An alternative to a discrete crystal is a pre-packaged crystal oscillator module (TCXO, VCXO, or OCXO), which contains the crystal and oscillator circuit in a single component and provides a buffered clock output. These modules cost more but eliminate layout sensitivity and provide tighter frequency tolerance over temperature, which matters for USB, CAN, or communications peripherals that have strict clock accuracy requirements.
Discussed on EmbeddedRelated
Frequently asked
What is the difference between a crystal and a crystal oscillator module?
A crystal (or quartz crystal) is a passive two-terminal resonator. It requires an external oscillator circuit, usually built into the
MCU, plus load capacitors to oscillate. A crystal oscillator module is a complete, self-contained device (commonly offered in 3- or 4-pin packages with pins for
Vcc, GND, output, and sometimes an enable signal) that includes the crystal, the oscillator circuit, and output buffering. The module needs only power and ground and directly produces a logic-level clock signal, but it costs significantly more and draws more current.
Why is 32.768 kHz the standard frequency for RTC crystals?
32.768 kHz equals 2^15 Hz. A 15-stage binary counter driven by this frequency overflows exactly once per second, producing a 1 Hz tick with no complex division logic. This makes it trivial to implement accurate seconds counting in hardware, which is why virtually every
RTC peripheral and dedicated RTC IC is designed around this frequency.

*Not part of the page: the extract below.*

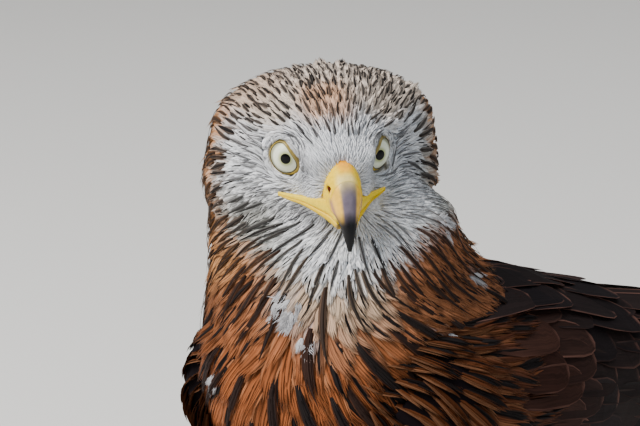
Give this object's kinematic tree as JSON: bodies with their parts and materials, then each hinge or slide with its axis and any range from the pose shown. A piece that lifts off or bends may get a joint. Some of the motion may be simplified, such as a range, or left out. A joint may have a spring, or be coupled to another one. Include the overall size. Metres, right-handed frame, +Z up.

What are load capacitors, and how do I choose their values?
Load capacitors (C1 and C2) are the two capacitors placed from each crystal pin to ground. They form a capacitive voltage divider that presents the correct load to the crystal so it resonates at its specified frequency. The relationship is: C_L(spec) = (C1 * C2) / (C1 + C2) + Cstray. When C1 equals C2 (call each value C), the formula simplifies to C_L(spec) = C/2 + Cstray, so you choose C = 2 * (C_L(spec) - Cstray). The crystal's datasheet specifies its required C_L(spec). Using wrong values shifts the oscillation frequency and can prevent startup. Stray PCB capacitance is typically estimated at 2 to 5 pF but should be measured or simulated for precision designs.
Can I use the MCU's internal RC oscillator instead of a crystal?
Yes, for many applications. Internal RC oscillators are convenient and save cost and board space, but they are typically accurate only to 1% to 3% over temperature and voltage unless trimmed. This is insufficient for
UART communication at higher
baud rates,
USB (which requires 0.25% or better at full-speed 12 Mbps; the required tolerance varies by USB speed and device role),
CAN, or any timekeeping application. Use a crystal when frequency accuracy or long-term stability matters.
What causes a crystal to fail to start oscillating?
Common causes include incorrect load capacitance values, excessive series resistance in the oscillator loop (check the
MCU's maximum allowable ESR against the crystal's ESR), a crystal with a resonant frequency outside the oscillator circuit's tuning range, excessively long or poorly routed PCB traces adding parasitic capacitance, and insufficient oscillator drive strength. Some MCUs allow configuring the oscillator gain; setting it too low for a given crystal is a frequent startup failure mode.
Differentiators vs similar concepts
Crystal oscillators are often confused with ceramic resonators, which are also piezoelectric but use a ceramic material instead of quartz. Ceramic resonators are cheaper and many include built-in load capacitors (though some parts still recommend or require external components, so always check the datasheet), but they are significantly less accurate (0.5% vs. 10 to 50 ppm for a quartz crystal) and have worse temperature stability. Crystal oscillators are also distinct from crystal oscillator modules (TCXOs, VCXOs, OCXOs): a bare crystal is a passive resonator requiring an external drive circuit, while oscillator modules are active, self-contained components that output a buffered clock signal directly.